Once back at the boats we found the icebergs to have drifted across the lake, effectively cutting off the way we had approached the glacier and forcing us to forge a new route through. We found a mostly clear route along the base of Salamander Falls, though I did have to use force to move a couple very large icebergs blocking our path. Once through we explored the icebergs a little more, if only to delay our return to the crowded shore with families and smokers. We saw a bald eagle swoop overhead and perch itself on a ledge of the cliff- we were pretty sure we were the only ones that saw it. Now early afternoon time was catching up with us. We beached, quickly deflated boats, and took off. 






With Sara leading the charge we made excellent time back down the trail, passing countless people walking at painfully slow paces. Several seemed to have looked on at us kayaking across the lake with more than a ping of jealousy. I would be too- kayaking the lake and walking across the glacier was the best possible way to spend this portion of the day. Kudos to Glacier NP for having one of the most unrestrictive and logical policies on packrafting of any national park.

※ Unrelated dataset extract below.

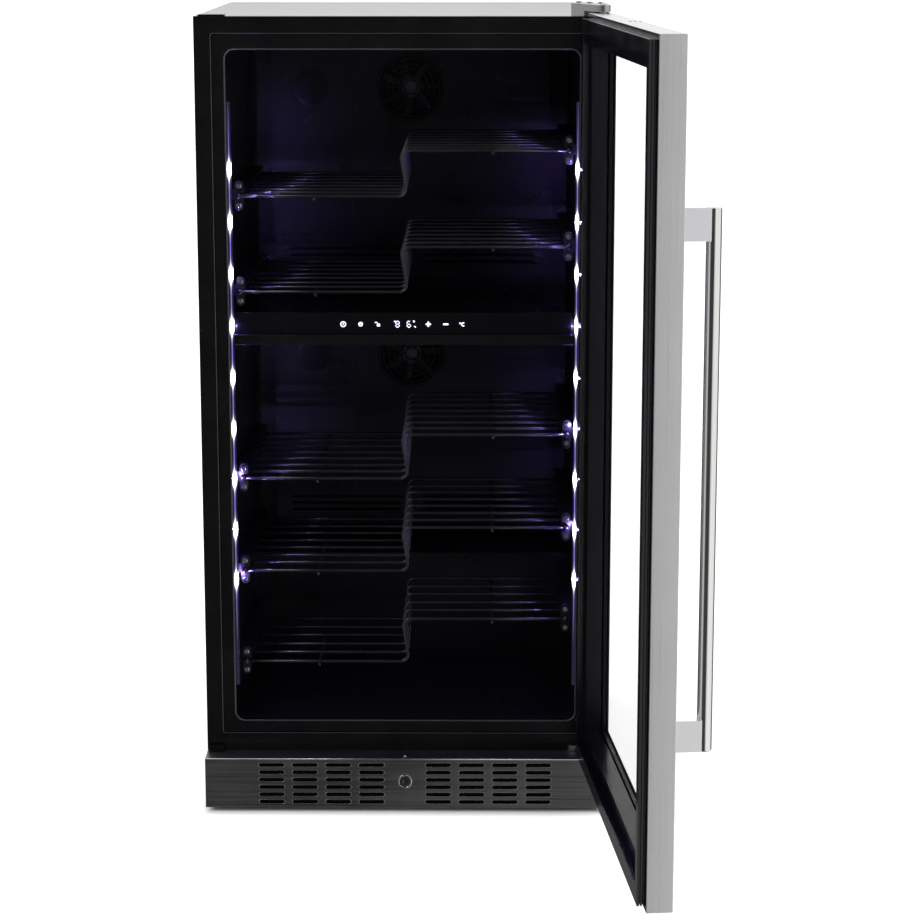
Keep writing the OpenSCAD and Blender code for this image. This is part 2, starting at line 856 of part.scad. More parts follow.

After a quick stop in St Mary we drove back into the park along Saint Mary Lake and drove west on the famous Going-To-The-Sun Road. It was certainly quite impressive and must have been quite the feat of engineering and sweat at the time. Although I could easily spend a week or more in Glacier's backcountry if given the chance, I felt satisfied that we had made the most of the one day we were able to spend before heading back for home. We drove through the park on dusk and stayed at a nice enough campground in West Glacier. Thanks to Sara for a memorable day.